For Isabel
- Author: Antonio Tabucchi
- Original title: Per Isabel
- Translator: Elizabeth Harris
- Language: Italian
- Publisher: Feltrinelli
- Publication date: 9 October 2013
- Publication place: Italy
- Published in English: 5 September 2017
- Pages: 119
- ISBN: 9788807030635

= For Isabel =

2013 novella by Antonio Tabucchi

For Isabel: A Mandala (Per Isabel. Un mandala) is a novella by the Italian writer Antonio Tabucchi, published posthumously by Feltrinelli in 2013.

==Plot==
The Polish writer Tadeus Slowacki searches Lisbon after traces of Isabel, a young and enigmatic communist he once knew and who disappeared during the Estado Novo period. He meets and interviews various people who tell stories that give clues about who Isabel was and what may have happened to her.

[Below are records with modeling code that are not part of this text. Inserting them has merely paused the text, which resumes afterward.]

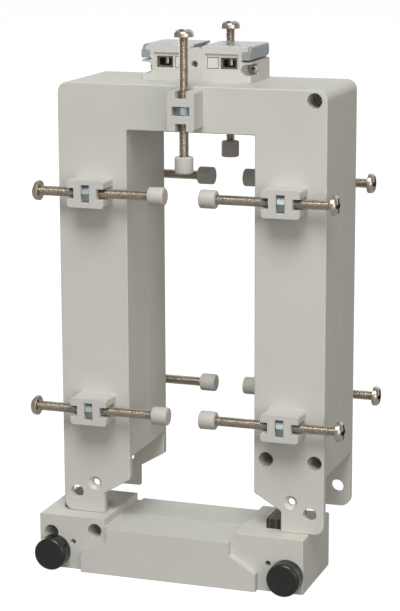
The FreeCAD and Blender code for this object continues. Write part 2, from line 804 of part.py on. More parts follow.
nuts = []
for name, rear, upright, x, z, length, stop in clamps:
    holder, nut, screw, end = clamp_pieces(rear, upright, x, z, length, stop)
    save(f"{name}_bracket", place_body(holder))
    save(f"{name}_screw", place_body(screw))
    save(f"{name}_cap", place_body(end))
    nuts.append(nut)
save("hex_nuts", place_body(Part.makeCompound(nuts)))


def place_terminal(shape, side):
    shape = moved(shape, bridge_width / 2)
    if side == "left":
        shape = mirrored(shape)
    return place_body(moved(shape, terminal_centre_x, 0, beam_height))


for side in ("left", "right"):
    save(f"{side}_terminal_block", place_terminal(terminal_block(), side))
    save(f"{side}_terminal_lid", place_terminal(terminal_lid(), side))
    save(f"{side}_cage_clamp", place_terminal(cage_clamp(), side))
    save(f"{side}_blanking_plug", place_terminal(blanking_plug(), side))
save("terminal_screws",
     Part.makeCompound([place_terminal(terminal_screw(), side) for side in ("left", "right")]))
save("fixing_screws", Part.makeCompound([place_terminal(fixing_screw(), side) for side in ("left", "right")]))
save("terminal_bridge", place_body(moved(bridge(), terminal_centre_x, 0, beam_height)))
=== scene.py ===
import bpy
import bmesh
import json
import math
from mathutils import Matrix, Vector


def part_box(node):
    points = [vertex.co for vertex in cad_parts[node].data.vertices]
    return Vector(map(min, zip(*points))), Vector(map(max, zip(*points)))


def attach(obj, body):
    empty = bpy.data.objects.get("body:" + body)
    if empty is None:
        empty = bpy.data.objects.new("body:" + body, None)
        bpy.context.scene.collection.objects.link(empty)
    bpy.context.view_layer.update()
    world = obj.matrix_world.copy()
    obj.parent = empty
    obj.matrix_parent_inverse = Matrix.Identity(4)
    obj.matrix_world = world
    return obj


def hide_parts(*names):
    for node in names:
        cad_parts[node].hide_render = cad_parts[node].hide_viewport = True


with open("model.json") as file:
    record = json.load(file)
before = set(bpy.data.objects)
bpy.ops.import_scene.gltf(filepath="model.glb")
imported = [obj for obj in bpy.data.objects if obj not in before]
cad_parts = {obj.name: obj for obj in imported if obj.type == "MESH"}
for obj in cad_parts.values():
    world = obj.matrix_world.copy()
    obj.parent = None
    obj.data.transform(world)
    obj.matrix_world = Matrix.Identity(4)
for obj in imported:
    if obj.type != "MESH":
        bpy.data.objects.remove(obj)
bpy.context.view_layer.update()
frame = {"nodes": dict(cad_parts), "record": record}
nodes = frame["nodes"]
print("frame loaded:", len(nodes), "nodes")

mm = 0.001
overcut = 1                   # mm that a cutter reaches past what it cuts
mergeDistance = 0.000001
cutTolerance = 0.0000001


def deselectAll():
    if bpy.context.object and bpy.context.object.mode != "OBJECT":
        bpy.ops.object.mode_set(mode="OBJECT")
    bpy.ops.object.select_all(action="DESELECT")


deselectAll()


# Camera, at the photograph's viewing angle

view = {
    "place": (0.4076, -1.1424, 0.4314),
    "yaw": 0.3344,      # turned to the left of straight ahead
    "pitch": 0.21587,   # looking down
    "roll": -0.00353,
    "focalPixels": 2047.17,
    "imageHeight": 611,
    "sensorHeight": 36,
    "farthest": 50,
}


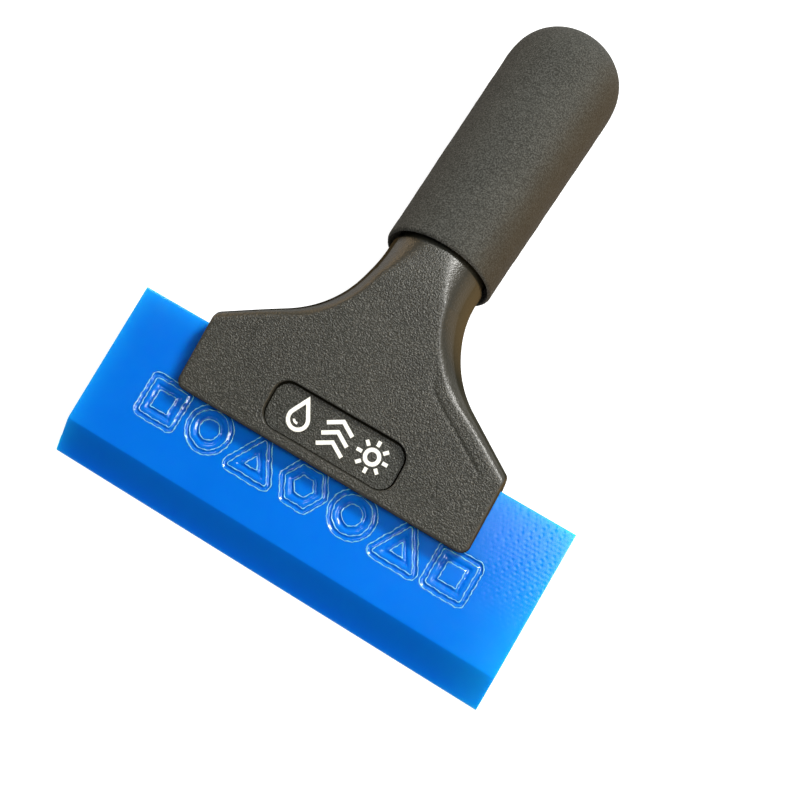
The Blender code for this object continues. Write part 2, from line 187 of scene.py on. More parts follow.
def linked(name, data):
    """A new object in the scene."""
    obj = bpy.data.objects.new(name, data)
    bpy.context.scene.collection.objects.link(obj)
    return obj


def placed(name, mesh, place):
    """An object in the row frame, from a mesh in the blade's axes or in those of a place."""
    mesh.transform(REST @ (place or Matrix.Identity(4)))
    return linked(name, mesh)


def add_piece(name, mesh, material, body, place=None, smooth_angle=SMOOTH_ANGLE):
    """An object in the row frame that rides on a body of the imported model."""
    obj = placed(name, mesh, place)
    mesh.materials.append(material)
    mesh.shade_smooth()
    if smooth_angle < 180:
        mesh.set_sharp_from_angle(angle=radians(smooth_angle))
    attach(obj, body)
    return obj


def mesh_of(verts, faces, name):
    mesh = bpy.data.meshes.new(name)
    mesh.from_pydata([tuple(v) for v in verts], [], faces)
    mesh.validate()
    mesh.update()
    return mesh


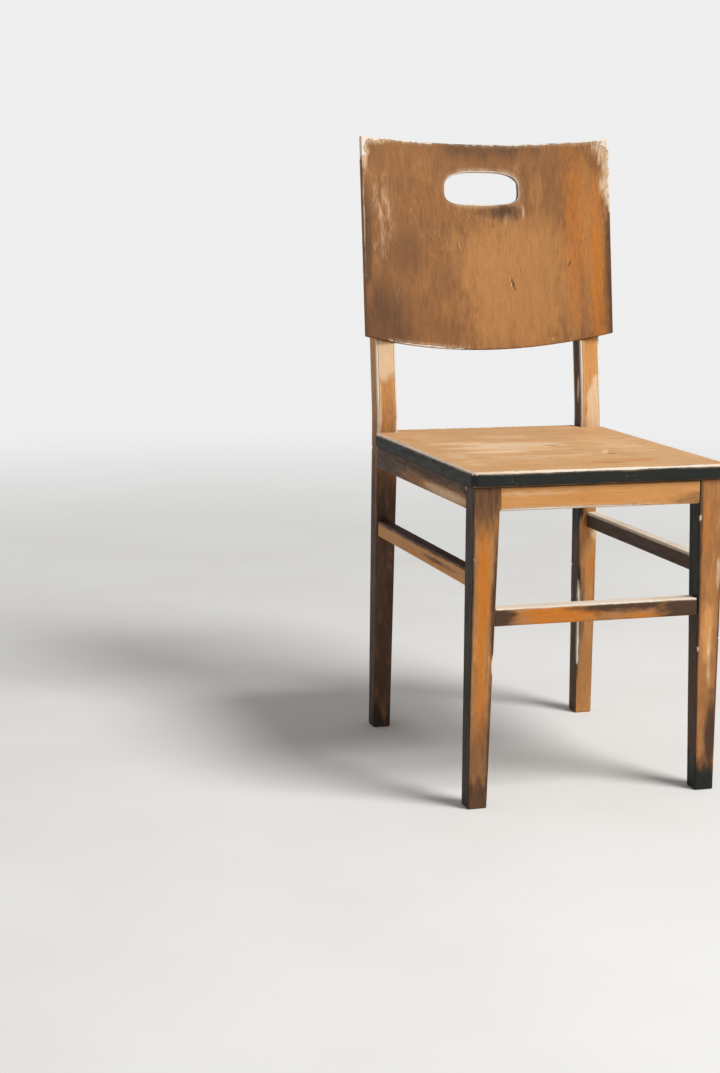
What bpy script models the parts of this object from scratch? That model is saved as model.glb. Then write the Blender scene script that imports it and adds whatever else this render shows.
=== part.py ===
"""Wooden frame chair with a flat seat and a bent plywood back with a hand slot.

Units are metres and +Z is up. The sitter faces -Y, so the front legs stand at -Y.
Pieces are drawn in the chair's own layout: X from the middle, Y from the front face of the
front legs, Z from the floor. The empty "chair_centre" then centres that layout on the origin.
"""

import math

import bmesh
import bpy
from mathutils import Matrix, Vector

# Overall frame
FRAME_WIDTH = 0.356           # over the outer faces of the legs
FRAME_DEPTH = 0.446           # front face of the front legs to rear face of the rear legs

# Seat
SEAT_HEIGHT = 0.450           # top of the seat above the floor
SEAT_THICKNESS = 0.020
SEAT_SIDE_OVERHANG = 0.004
SEAT_FRONT_OVERHANG = 0.005
SEAT_CORNER_RADIUS = 0.010
SEAT_EDGE_ROUND = 0.003

# Legs: across the chair, then front to back
FRONT_LEG_WIDTH = 0.036
FRONT_LEG_DEPTH = 0.032
FRONT_FOOT_WIDTH = 0.026
FRONT_FOOT_DEPTH = 0.027
REAR_LEG_WIDTH = 0.031
REAR_LEG_DEPTH = 0.030
REAR_FOOT_WIDTH = 0.026
REAR_FOOT_DEPTH = 0.027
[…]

As the story goes on, the perspectives become increasingly metaphysical. The structure of the novel, with its layers of storytelling around a central character, is inspired by the mandala, a tool used in several religions to aid meditation.

==Reception==
The Times Literary Supplement described the book as a "postmodern saturnalia of doubt and fractured self" and "not just a satisfactory rounding-off of Tabucchi's career, but a fantastic coda to it". Publishers Weekly wrote that the structure is similar to Dante Alighieri's Inferno and Akira Kurosawa's film Rashomon, describing it as "history recalled as though in a dream", written in "elegiac prose". Kirkus Reviews placed the book in the same tradition as Hermann Hesse's stories inspired by Eastern religions and wrote that although the themes merely are sketched out, there is "a satisfying richness to the whole".

The English translation by Elizabeth Harris received the 2018 Italian Prose in Translation Award from the American Literary Translators Association.